"Yalnızlık hayatında ne kadar önemli?" Bu soru, modern dünyada pek çoğumuzun aklını kurcalayan, derinlemesine düşünülmesi gereken bir konudur.
Yalnızlık, genellikle olumsuz bir duygu olarak algılansa da, aslında kişisel gelişim ve psikolojik iyi oluşumuz için önemli bir rol oynayabilir.
Psikoloji biliminde yalnızlık, sosyal ilişkilerin eksikliği veya yetersizliği olarak tanımlanır. Ancak bu, sadece etrafımızda insan olmaması anlamına gelmez. Kalabalık bir ortamda bile kendimizi yalnız hissedebiliriz. Önemli olan, sahip olduğumuz ilişkilerin niteliği ve bizim için ne kadar anlam ifade ettiğidir. Kontrolsüz veya aşırı yalnızlık, depresyon, anksiyete gibi sorunlara yol açabilirken, bilinçli ve seçilmiş yalnızlık ise içsel bir keşif yolculuğuna dönüşebilir.
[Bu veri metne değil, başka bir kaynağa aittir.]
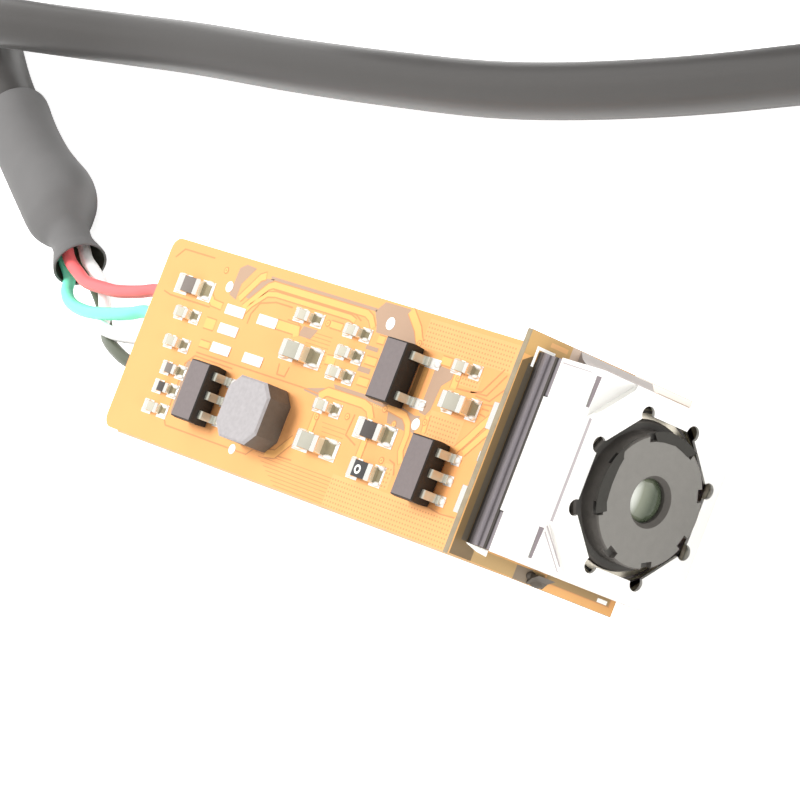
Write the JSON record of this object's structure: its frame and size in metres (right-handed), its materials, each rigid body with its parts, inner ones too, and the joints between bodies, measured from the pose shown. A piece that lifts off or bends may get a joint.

Belirli aralıklarla kendinize yalnız kalma fırsatı tanımak, kişisel gelişim için hayati önem taşır. Bu anlar, dış dünyanın gürültüsünden uzaklaşarak kendi iç sesinizi dinlemenizi, düşüncelerinizi düzene sokmanızı ve duygusal ihtiyaçlarınızı anlamanızı sağlar. Yalnızlık, yaratıcılığınızı besleyebilir, problem çözme becerilerinizi geliştirebilir ve kendinize daha fazla odaklanarak hedeflerinizi netleştirmenize yardımcı olabilir. Kendi başınıza zaman geçirmek, öz farkındalığınızı artırır ve kim olduğunuzu, ne istediğinizi daha iyi anlamanızı sağlar.
Yalnızlığı bir eksiklik olarak değil, bir fırsat olarak görmek, motivasyonunuzu artırabilir. Bu, kendi başınıza yeni şeyler denemek, hobilerinize yönelmek veya üzerinde düşündüğünüz bir projeye başlamak için mükemmel bir zaman olabilir. Kendi kendinize yetebilme becerisi, özgüveninizi pekiştirir ve hayata karşı daha dirençli olmanızı sağlar.
Unutmayın, yalnızlık bir son değil, yeni başlangıçlara giden bir yol olabilir.
Önemli olan, yalnızlık anlarınızı nasıl değerlendirdiğinizdir.